Kelemahan analisa place muncul dari segi perhatiannya yang hanya difokuskan pada suatu tempat perkotaan saja.
Trancik (1986) menjelaskan bahwa sebuah ruang (space) akan ada jika dibatasi dengan sebuah void dan sebuah space menjadi sebuah tempat (place) kalau mempunyai arti dari lingkungan yang berasal dari budaya daerahnya. Schulz (1979) menambahkan bahwa sebuah place adalah sebuah space yang memiliki suatu ciri khas tersendiri. Menurut Zahnd (1999) sebuah place dibentuk sebagai sebuah space jika memiliki ciri khas dan suasana tertentu yang berarti bagi lingkungannya. Selanjutnya Zahnd menambahkan suasana itu tampak dari benda konkret (bahan, rupa, tekstur, warna) maupun benda yang abstrak, yaitu asosiasi kultural dan regional yang dilakukan oleh manusia di tempatnya. Sebuah tempat (place) akan terbentuk bila dibatasi dengan sebuah void, serta memiliki ciri khas tersendiri yang mempengaruhi lingkungan sekitarnya.
Madanipour (1996) memberikan penjelasan bahwa dalam memahami tempat (place) dan ruang (space) menyebut 2 aspek yang berkaitan:
1. kumpulan dari bangunan dan artefak (a collection of building and artifacts).
2. tempat untuk berhubungan sosial (a site for social relationship).

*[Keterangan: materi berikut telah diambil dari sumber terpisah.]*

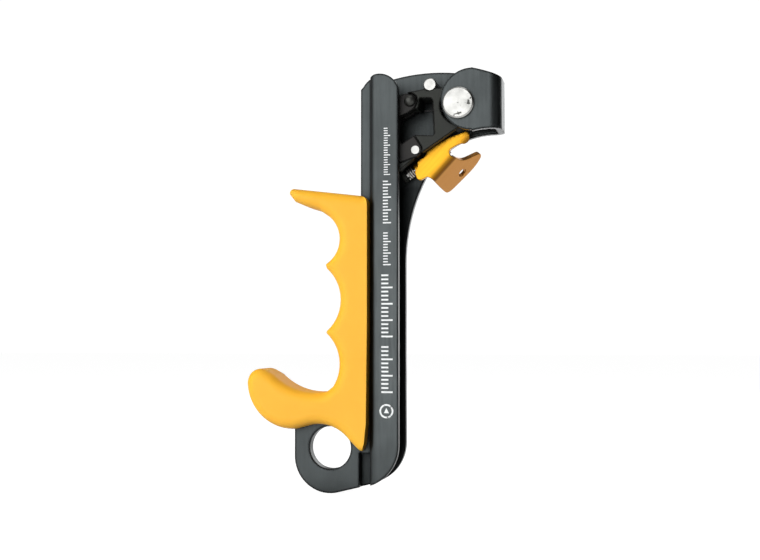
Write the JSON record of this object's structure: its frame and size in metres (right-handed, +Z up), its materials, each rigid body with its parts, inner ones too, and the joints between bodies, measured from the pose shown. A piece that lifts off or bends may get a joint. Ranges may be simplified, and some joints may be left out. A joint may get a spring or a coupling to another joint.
{
  "type": "handled rope clamp",
  "caption": "Handled rope ascender: dark aluminium profile with a rope channel and foot eye, yellow finger grip, and a sprung toothed cam with a gold catch lever.",
  "frame": {"origin": "centre of the foot eye on the middle plane of the frame", "axes": "+X from the grip to the rope channel, +Y from the front tab to the back plate, +Z up the rope"},
  "size_m": [0.1228, 0.0305, 0.2012],
  "materials": {
    "anodised_aluminium": "dark slate anodised, satin",
    "grip_rubber": "warm yellow moulded elastomer, matt",
    "core_plastic": "dark moulded liner",
    "plated_steel": "satin",
    "polished_steel": "bright turned face",
    "bearing_plastic": "low-friction polymer",
    "black_coated_steel": "matt olive-black coating",
    "bush_bronze": "sintered bronze",
    "shoe_steel": "dark brown-black heat-treated steel",
    "black_pin": "blackened, domed",
    "spring_steel": "drawn wire",
    "gold_anodised": "gold anodised sheet, satin"
  },
  "bodies": {
    "frame_body": {"frame": "anodised_aluminium", "grip": "grip_rubber", "grip_core": "core_plastic", "grip_rivets": "plated_steel", "cam_axle": "polished_steel", "axle_ring": "plated_steel", "thrust_washers": "bearing_plastic", "stop_pin": "polished_steel"},
    "cam_body": {"cam_arm": "black_coated_steel", "cam_bush": "bush_bronze", "cam_shoe": "shoe_steel", "shoe_upper_pin": "black_pin", "shoe_lower_pin": "polished_steel", "cam_spring": "spring_steel", "lever_pin": "plated_steel", "lever_pin_clips": "plated_steel", "lever_spring": "spring_steel"},
    "lever_body": {"lever": "gold_anodised"}
  },
  "joints": [
    {"name": "cam_swing", "type": "hinge", "parent": "frame_body", "child": "cam_body", "pos_m": [0.0632, 0, 0.1609], "axis": [0, -1, 0], "range_deg": [0, 34], "stiffness_Nm_per_rad": 0.25, "springref_deg": -22.92},
    {"name": "lever_tilt", "type": "hinge", "parent": "cam_body", "child": "lever_body", "pos_m": [0.0379, 0.0034, 0.1308], "axis": [-0.8625, 0, -0.506], "range_deg": [0, 15], "stiffness_Nm_per_rad": 0.06, "springref_deg": -28.65}
  ]
}
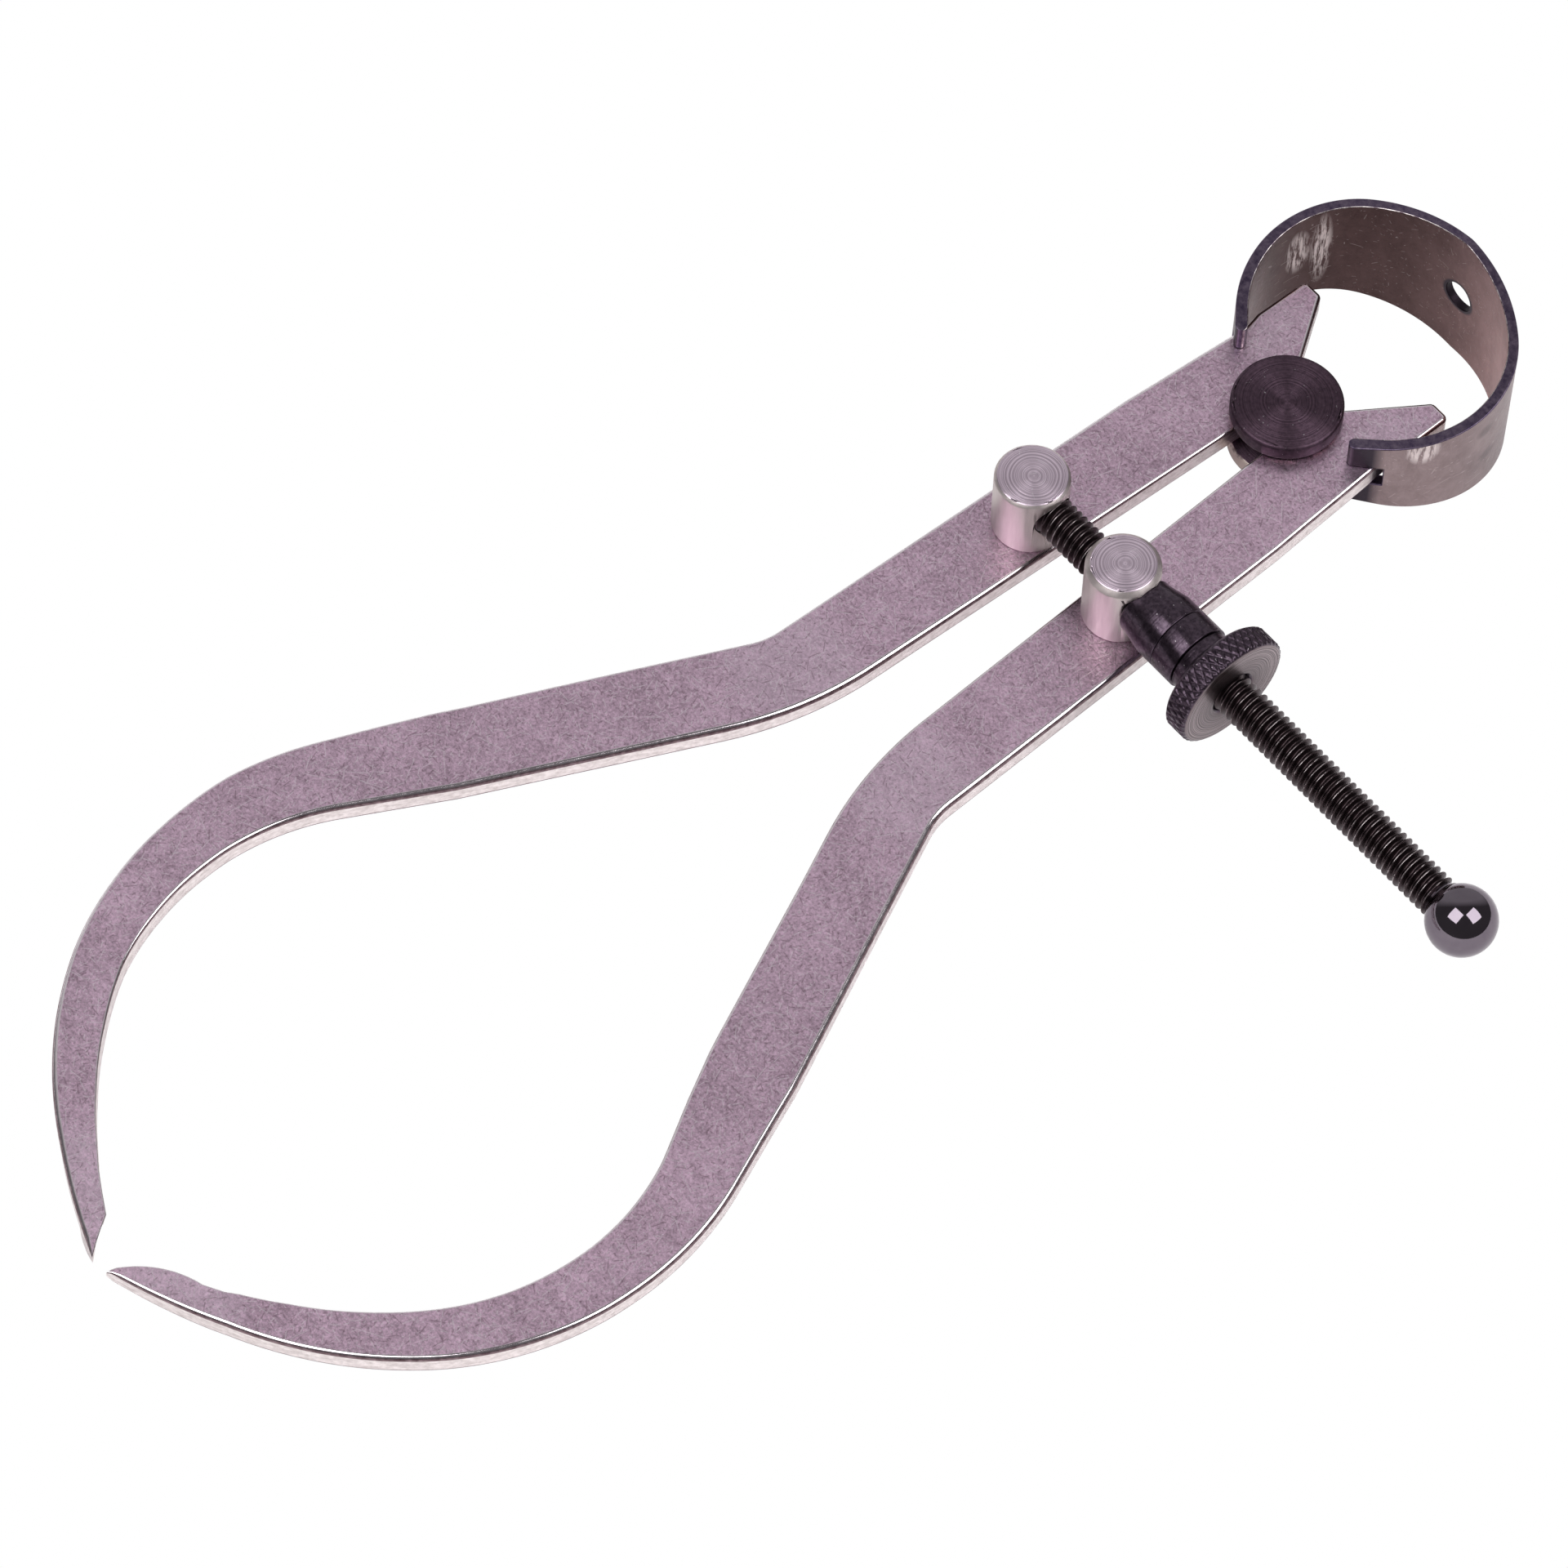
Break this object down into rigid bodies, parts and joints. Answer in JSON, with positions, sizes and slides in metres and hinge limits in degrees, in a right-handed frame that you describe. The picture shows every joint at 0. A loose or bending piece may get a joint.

           Selanjutnya menurut Spreiregen (1965), urban space merupakan pusat kegiatan formal suatu kota, dibentuk oleh façade bangunan (sebagai enclosure) dan lantai kota.
Jadi sudah sangat jelas bahwa sebuah jalan yang bermula sebagai space dapat menjadi place bila dilingkupi dengan adanya bangunan yang ada di sepanjang jalan, dan atau keberadaan landscape yang melingkupi jalan tersebut, sebuah place akan menjadi kuat keberadaannya jika didalamnya memiliki ciri khas dan suasana tertentu yang berarti bagi lingkungannya.